Iniciamos un nuevo proceso electoral, el segundo en medio año, por la incapacidad de los partidos para ponerse de acuerdo. Algunos forzaron esta segunda oportunidad para intentar conseguir lo que no lograron en la primera. En teoría, y así ocurre en los países con un sistema electoral a doble vuelta, esta nueva votación debería simplificar las opciones y facilitar así la gobernabilidad. Todo hacía prever que, aunque solo fuera por un mínimo respeto a los ciudadanos, en esta ocasión se relajarían los vetos y acabaríamos teniendo Gobierno en un plazo razonable. Sin embargo, la encuesta del CIS y las primeras valoraciones de los líderes políticos hacen temer que acabemos pasando de Guatemala a Guatepeor. Porque las dificultades para pactar pueden ser aún mayores.
Aunque pueda parecer que nada ha cambiado desde el 20D, lo cierto es que en este tiempo de amagos y de investiduras fallidas todos los partidos se han retratado. El juicio que los españoles hagan de esta etapa alterará el voto de los ciudadanos. Y la impresión que se desprende del sondeo del CIS es que han optado por desplazarse hacia los extremos. Fracasados los intentos de tender puentes desde la templanza, los españoles parecen buscar posiciones más nítidas. De un lado, quienes se quedan con lo seguro conocido, aunque les guste poco o nada; de otro, quienes apuestan por todo lo contrario, aunque conlleve un acto de fe en quien no tiene más referencia que un discurso impostado.

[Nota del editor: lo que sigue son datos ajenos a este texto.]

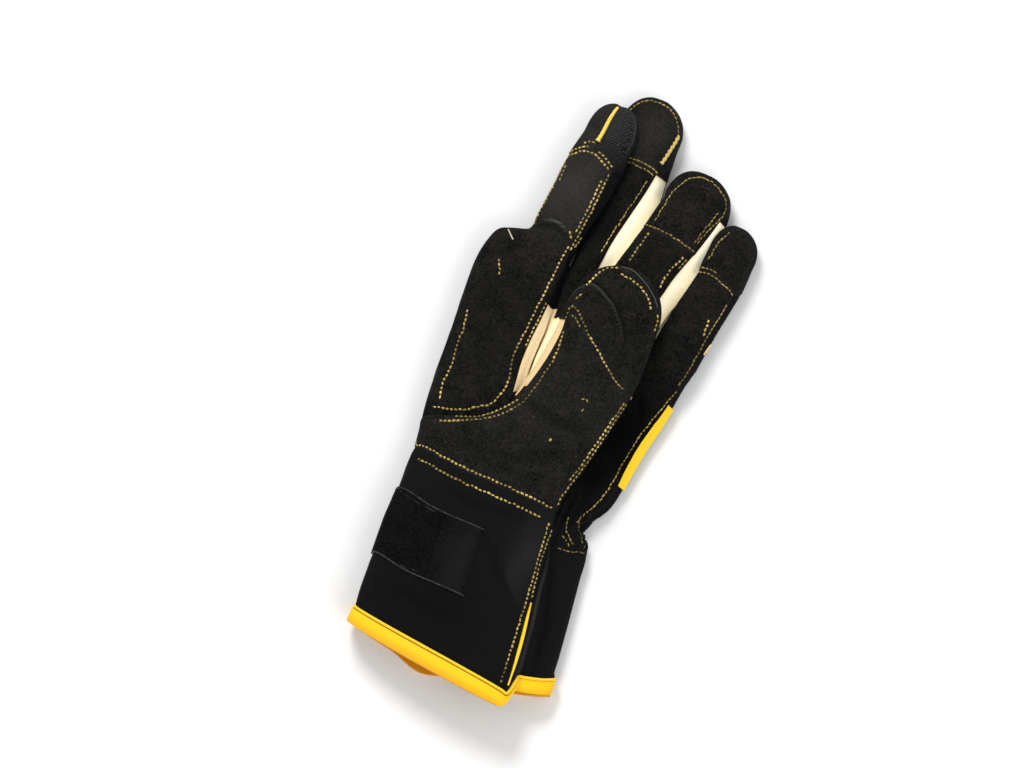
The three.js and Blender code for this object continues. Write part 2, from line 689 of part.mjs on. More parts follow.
function cuffRing(y, hem) {
  const at = (column) => read(CUFF.slice().reverse(), column, y);
  const left = v3(at("left"), y, at("leftZ"));
  const seam = v3(at("seam"), y, at("seamZ"));
  const right = v3(at("right"), y, at("rightZ"));
  const foot = v3(at("seam") + CUFF_STEP.width, y, at("step"));
  const front = bulged(left, seam, roundShares(CUFF_SHARES.front), at("crown"), halfRound);
  const side = [seam, seam.clone().lerp(foot, 0.5), foot];
  for (const s of CUFF_STEP.columns) {
    const p = foot.clone().lerp(right, s);
    p.z -= CUFF_STEP.sag * softArch(s);
    side.push(p);
  }
  const backRight = v3(right.x - CUFF_BACK.right, y, CUFF_BACK.edge);
  const backLeft = v3(left.x + CUFF_BACK.left, y, CUFF_BACK.edge);
  // The tape round the hem lies on the table too, so the cloth in it is raised.
  const lowest = hem ? TAPE_SEAT : 0;
  const back = evenShares(CUFF_SHARES.back).map((s) => {
    const out = Math.max(0, (Math.abs(2 * s - 1) - SHARE_PLATEAU) / (1 - SHARE_PLATEAU));
    return v3(mix(backLeft.x, backRight.x, s), y, mix(lowest, CUFF_BACK.edge, out ** 2));
  });
  const walls = evenShares(WALL_COLUMNS);
  const ring = {
    front,
    side,
    right: bulged(right, backRight, walls, WALL_BULGE.cuffRight, softArch),
    back,
    left: bulged(backLeft, left, walls, WALL_BULGE.cuffLeft, softArch),
  };
  if (hem) shiftHem(ring, hem);
  return ring;
}

// Sets the points of the mouth's ring at the hem, or a tape's width above it.
function shiftHem(ring, above) {
  const set = (row, yAt) => {
    row.forEach((p, i) => (p.y = yAt(i / (row.length - 1)) + above));
  };
  set(ring.front, (s) => mix(HEM.left, HEM.seam, s) - HEM.sag * softArch(s));
  const stepped = (s) => mix(HEM.seam, HEM.foot, smooth(s / CUFF_STEP.columns[0]));
  set(ring.side, (s) => mix(stepped(s), HEM.right, s ** 2));
  set(ring.right, () => HEM.right);
  set(ring.back, (s) => mix(HEM.backLeft, HEM.right, s) - HEM.backSag * softArch(s));
  set(ring.left, (s) => mix(HEM.backLeft, HEM.left, s));
}

const STRAP_ROWS = { top: 59, bottom: 26 };
const CUFF_ROWS = [CREASE_Y, 76, 68, STRAP_ROWS.top, 48, 37, STRAP_ROWS.bottom, 15];
const BINDING_Y = { top: 0, hem: -10 }; // the sections that the tape's two edges take
const HEM_EDGE = 0.01; // how far above the hem's line the last row lies
const bindingTop = cuffRing(BINDING_Y.top, BINDING);
const cuffRings = [
  ...CUFF_ROWS.map((y) => cuffRing(y)),
  bindingTop,
  cuffRing(BINDING_Y.hem, HEM_EDGE),
].reverse();

function cuffShell() {
  const shell = new Shell();
  const label = (cuffPiece, tapePiece) => (_, j) => (j < 1 ? tapePiece : cuffPiece);
  const facing = (name) => cuffRings.map((ring) => ring[name]);
  shell.grid(facing("front"), label("cuff_front", "front_binding"));
  shell.grid(facing("side"), label("cuff_side_gusset", "back_binding"));
  shell.grid(facing("right"), label("cuff_back", "back_binding"));
  shell.grid(facing("back").map((row) => [...row].reverse()), label("cuff_back", "back_binding"));
  shell.grid(facing("left"), label("cuff_back", "back_binding"));
  return shell;
}

// Pieces sewn on top of the cuff and the hand

// The strap runs from the cuff's left edge over the front, and its hook end
// lies beyond it.
const STRAP_COLUMNS = { cuff: 5, end: 7 };

function strapShell() {
  const shell = new Shell();
  const rings = CUFF_ROWS.map((y) => cuffRing(y)).reverse();
  const rows = rings.slice(
    rings.length - 1 - CUFF_ROWS.indexOf(STRAP_ROWS.bottom),
    rings.length - CUFF_ROWS.indexOf(STRAP_ROWS.top),
  );
  shell.grid(
    rows.map((r) => [...r.left.slice(1), ...r.front.slice(1, STRAP_COLUMNS.end + 1)]),
    (i) => (i < STRAP_COLUMNS.cuff + 1 ? "wrist_strap" : "strap_hook_end"),
  );
  return shell;
}

// A yellow tab folded over the ulnar edge of the hand.
const SIDE_TAB_ROWS = [2, 8];
const SIDE_TAB_START = 0.45; // how far across the palm's last facet it starts

function sideTabShell() {
  const shell = new Shell();
  const [from, to] = SIDE_TAB_ROWS;
  const rows = handRows.front.slice(from, to).map((front, j) => {
    const inner = front[COLUMNS - 2].clone().lerp(front[COLUMNS - 1], SIDE_TAB_START);
    return [inner, ...handWalls[from + j].right];
  });
  shell.grid(rows, "side_tab");
  return shell;
}

// Yellow piping stands in the lower part of the cuff's side seam.
function sidePipingShell() {
  const shell = new Shell();
  const rings = [bindingTop, ...CUFF_ROWS.slice(-2).reverse().map((y) => cuffRing(y))];
  shell.grid(rings.map((r) => r.side.slice(0, 3)), "side_piping");
  return shell;
}

// A line of yellow piping runs up the index finger's cap.
const TIP_PIPING = { share: 0.62, width: 2 };

function tipPipingShell() {
  const shell = new Shell();
  const { rings, cap } = fingers[0];
  const rows = rings.slice(cap, -1).map(({ front }) => {
    const centre = front[0].clone().lerp(front[FRONT_COLUMNS], TIP_PIPING.share).x;
    return [-0.5, 0.5].map((side) => onFront(front, centre + side * TIP_PIPING.width));
  });
  shell.grid(rows, "index_tip_piping");
  return shell;
}

// The point of a front's facets that lies at a given x.
function onFront(front, x) {
  const i = front.findIndex((p, n) => n > 0 && p.x >= x);
  const [a, b] = [front[i - 1], front[i]];
  return a.clone().lerp(b, (x - a.x) / (b.x - a.x));
}

// Assembly

const glove = new THREE.Group();
glove.position.set(-CENTRE.x, -CENTRE.y, 0);

function add(name, geometry, look) {
  const mesh = new THREE.Mesh(geometry, new THREE.MeshStandardMaterial(COLOURS[look]));
  mesh.name = name;
  glove.add(mesh);
}

// Every piece with its shell, its look, the offsets of its two faces from the
// shell, and its seam gap where that is wider than the others'.
const PIECES = table("shell name look outer inner gap", [
  ["hand", "index_panel", "suede", 0, -WALL],
  ["hand", "palm_panel", "suede", 0, -WALL],
  ["hand", "back_panel", "canvas", 0, -WALL],
  ["hand", "index_cap", "suede", 0, -WALL],
  ["hand", "middle_cap", "suede", 0, -WALL],
  ["hand", "ring_cap", "suede", 0, -WALL],
  ["hand", "little_cap", "suede", 0, -WALL],
  ["hand", "radial_side_wall", "canvas", 0, -WALL],
  ["hand", "ulnar_side_wall", "canvas", 0, -WALL],
  ["hand", "index_middle_fourchette", "mesh", 0, -LINING, 1.5],
  ["hand", "middle_ring_fourchette", "cream", 0, -LINING, 0.6],
  ["hand", "ring_little_fourchette", "cream", 0, -LINING, 0.6],
  ["hand", "thumb_web", "cream", 0, -WALL],
  ["thumb", "thenar_panel", "suede", 0, -WALL],
  ["thumb", "thumb_cap", "suede", 0, -WALL],
  ["thumb", "thumb_underside", "canvas", 0, -WALL, 0.6],
  ["thumb", "thumb_side_wall", "canvas", 0, -WALL],
  ["thumb", "thumb_fourchette", "cream", 0, -LINING, 0.8],
  ["thumb", "thenar_seam_strip", "canvas", 0, -WALL],
  ["cuff", "cuff_front", "canvas", 0, -WALL],
  ["cuff", "cuff_side_gusset", "canvas", 0, -WALL],
  ["cuff", "cuff_back", "canvas", 0, -WALL],
  ["cuff", "front_binding", "yellow", TAPE, -WALL - TAPE],
  ["cuff", "back_binding", "yellow", TAPE, -WALL - TAPE],
  ["strap", "wrist_strap", "canvas", SEAT + WALL, SEAT],
  ["strap", "strap_hook_end", "canvas", SEAT + WALL / 2, SEAT],
  ["sideTab", "side_tab", "yellow", SEAT + WALL / 2, SEAT],
  ["sidePiping", "side_piping", "yellow", SEAT + WALL, SEAT],
  ["tipPiping", "index_tip_piping", "yellow", SEAT + WALL / 2, SEAT],
]);

const shells = {
  hand: handShell(),
  thumb: thumbShell(),
  cuff: cuffShell(),
  strap: strapShell(),
  sideTab: sideTabShell(),
  sidePiping: sidePipingShell(),
  tipPiping: tipPipingShell(),
};
for (const { shell, name, look, outer, inner, gap } of PIECES)
  add(name, shells[shell].sheet(name, outer, inner, gap), look);

export default glove;
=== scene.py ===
"""Builds the look of a heavy-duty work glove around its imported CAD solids.

The glove's skins are drawn from the same tables of sections as its solids,
subdivided, cut into their pattern pieces, given folds and seams, and stitched.
Sections and sizes are in millimetres, and the finished pieces are in metres.
"""

import copy
import math

import bpy
import numpy as np
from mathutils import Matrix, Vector
from mathutils.bvhtree import BVHTree
from mathutils.kdtree import KDTree


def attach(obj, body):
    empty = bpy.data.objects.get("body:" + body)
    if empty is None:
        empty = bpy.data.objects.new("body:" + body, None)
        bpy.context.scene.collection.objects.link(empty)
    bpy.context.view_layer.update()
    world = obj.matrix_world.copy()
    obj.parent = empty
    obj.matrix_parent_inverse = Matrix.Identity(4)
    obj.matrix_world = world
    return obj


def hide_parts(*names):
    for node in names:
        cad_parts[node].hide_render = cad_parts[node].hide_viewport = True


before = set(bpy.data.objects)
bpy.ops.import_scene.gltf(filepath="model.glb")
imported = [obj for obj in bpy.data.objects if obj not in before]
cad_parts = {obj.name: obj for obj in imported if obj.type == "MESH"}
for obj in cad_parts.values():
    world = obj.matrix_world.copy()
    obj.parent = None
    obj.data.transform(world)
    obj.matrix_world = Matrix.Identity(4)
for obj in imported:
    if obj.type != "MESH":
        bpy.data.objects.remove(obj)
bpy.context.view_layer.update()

bl_info = {
    "name": "Work Glove",
    "version": (1, 0, 0),
    "blender": (4, 5, 0),
    "location": "View3D > Sidebar > Work Glove",
    "description": "Builds a suede and canvas work glove piece by piece",
    "category": "Add Mesh",
}

MM = 0.001
BODY = "root"

# Sections of the glove, as in the part's source

CREASE_Y = 84
CROTCH_Y = 136
CENTRE = np.array([-1.02, 140.97, 0.0])
FRONT_COLUMNS = 6
WALL_COLUMNS = 2
STEP_COLUMNS = 2
THUMB_COLUMNS = 8
TIP_STEPS = [0.25, 0.48, 0.68, 0.84, 0.94, 0.985]
TIP_EDGE = 5.4
TIP_POWER = 2.5
SEAT = 0.35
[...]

El mapa político se polariza de tal manera que las posibilidades de formar Gobierno se reducen. La derecha pierde fuerza y aleja al PP del poder. La izquierda la gana, pero la inquina Podemos-PSOE hace poco menos que inviable un Ejecutivo en común. Todo queda en manos de los socialistas, divididos y desorientados, que no saben lo que son ni lo que quieren ser. Salvo que la campaña cambie el dibujo, y la dinámica no permite ser optimistas, el horizonte político amenaza tormenta.